#### [Task instructions]
Every line in the listing below from the one with "Turn this picture" through the one with "pocket, -Z down." is to be reproduced exactly, both ends included; leave out the rest.

#### [Entries supplied]

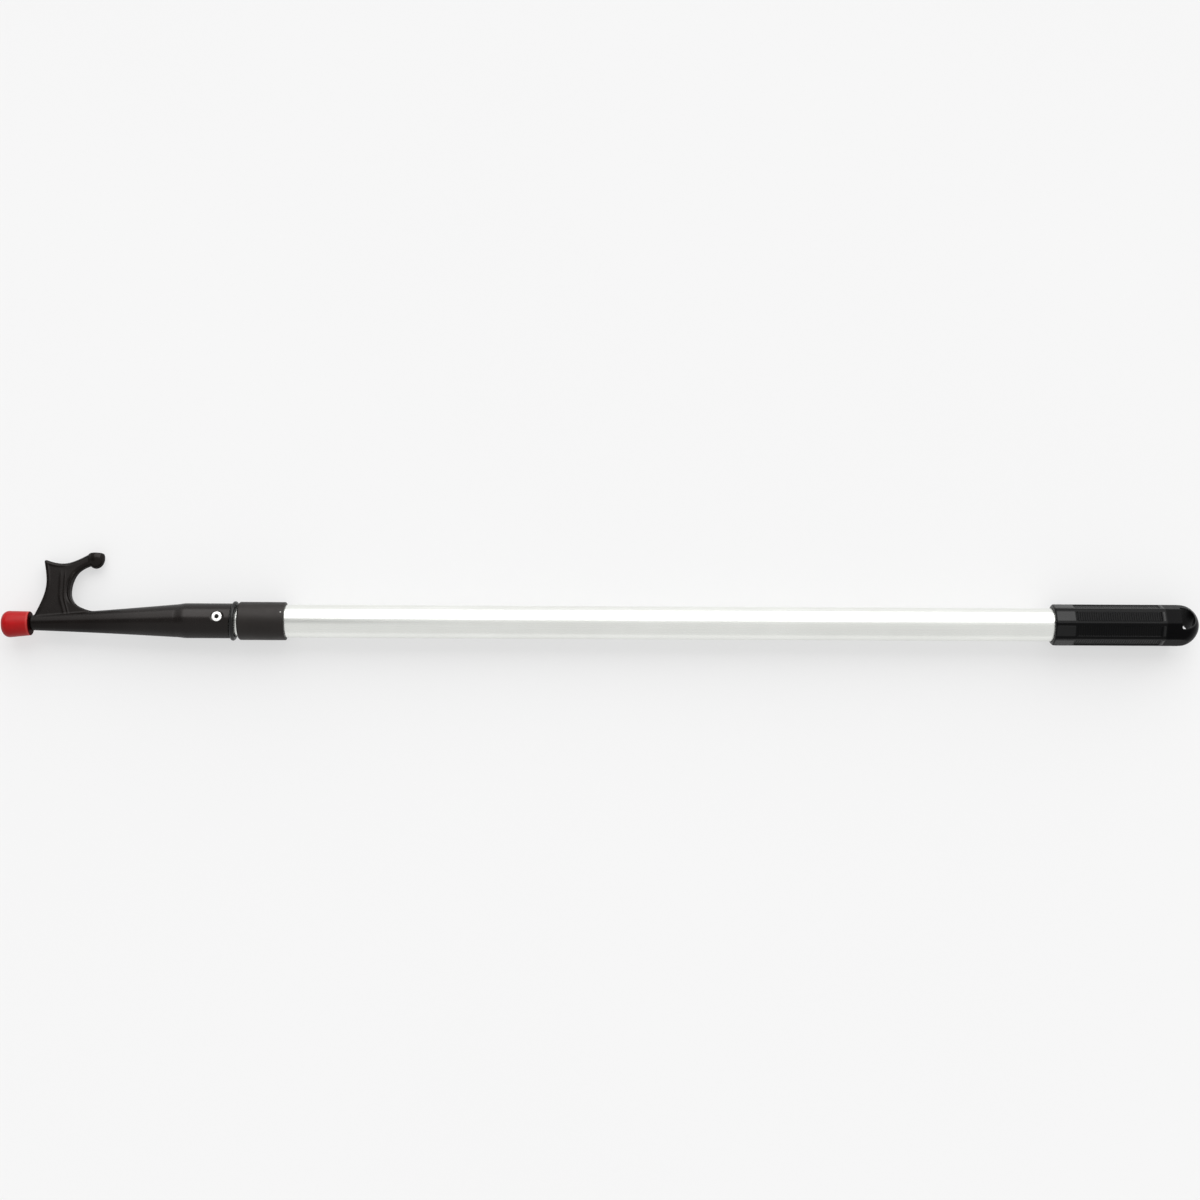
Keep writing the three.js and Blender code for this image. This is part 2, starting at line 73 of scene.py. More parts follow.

---

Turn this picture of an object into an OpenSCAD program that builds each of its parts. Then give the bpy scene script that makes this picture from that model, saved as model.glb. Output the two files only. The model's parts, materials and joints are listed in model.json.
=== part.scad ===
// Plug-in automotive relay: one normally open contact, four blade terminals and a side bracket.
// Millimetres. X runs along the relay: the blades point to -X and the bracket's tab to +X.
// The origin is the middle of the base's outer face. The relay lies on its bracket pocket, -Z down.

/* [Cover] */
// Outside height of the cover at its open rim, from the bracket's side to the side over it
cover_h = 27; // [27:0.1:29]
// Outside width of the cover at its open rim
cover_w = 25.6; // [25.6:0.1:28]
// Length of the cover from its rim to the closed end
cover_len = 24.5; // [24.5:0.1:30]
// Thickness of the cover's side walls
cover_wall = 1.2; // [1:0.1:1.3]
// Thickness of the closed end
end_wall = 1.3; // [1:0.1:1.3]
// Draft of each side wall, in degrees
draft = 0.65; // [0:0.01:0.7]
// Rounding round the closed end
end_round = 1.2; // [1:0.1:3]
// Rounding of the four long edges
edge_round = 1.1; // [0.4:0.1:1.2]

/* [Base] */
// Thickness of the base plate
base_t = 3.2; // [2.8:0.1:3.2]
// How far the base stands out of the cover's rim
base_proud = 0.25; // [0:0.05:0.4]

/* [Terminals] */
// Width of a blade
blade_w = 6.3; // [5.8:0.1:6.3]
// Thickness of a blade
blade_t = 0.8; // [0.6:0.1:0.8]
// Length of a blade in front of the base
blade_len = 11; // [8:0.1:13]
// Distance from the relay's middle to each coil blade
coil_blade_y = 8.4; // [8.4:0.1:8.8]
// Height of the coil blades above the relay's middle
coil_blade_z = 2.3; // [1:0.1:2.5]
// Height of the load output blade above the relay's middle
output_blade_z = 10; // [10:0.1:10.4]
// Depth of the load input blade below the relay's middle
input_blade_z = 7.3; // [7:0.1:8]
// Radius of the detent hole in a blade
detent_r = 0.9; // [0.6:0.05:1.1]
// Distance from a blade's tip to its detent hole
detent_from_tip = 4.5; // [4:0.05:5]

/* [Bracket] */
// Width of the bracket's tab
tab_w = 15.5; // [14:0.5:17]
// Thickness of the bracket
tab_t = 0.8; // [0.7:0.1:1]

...

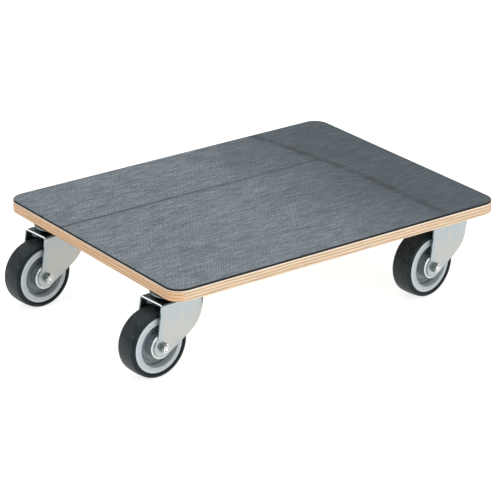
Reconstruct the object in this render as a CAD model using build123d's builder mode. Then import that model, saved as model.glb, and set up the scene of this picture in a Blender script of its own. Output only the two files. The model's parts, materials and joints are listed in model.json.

#### [Solution for this problem]
Turn this picture of an object into an OpenSCAD program that builds each of its parts. Then give the bpy scene script that makes this picture from that model, saved as model.glb. Output the two files only. The model's parts, materials and joints are listed in model.json.
=== part.scad ===
// Plug-in automotive relay: one normally open contact, four blade terminals and a side bracket.
// Millimetres. X runs along the relay: the blades point to -X and the bracket's tab to +X.
// The origin is the middle of the base's outer face. The relay lies on its bracket pocket, -Z down.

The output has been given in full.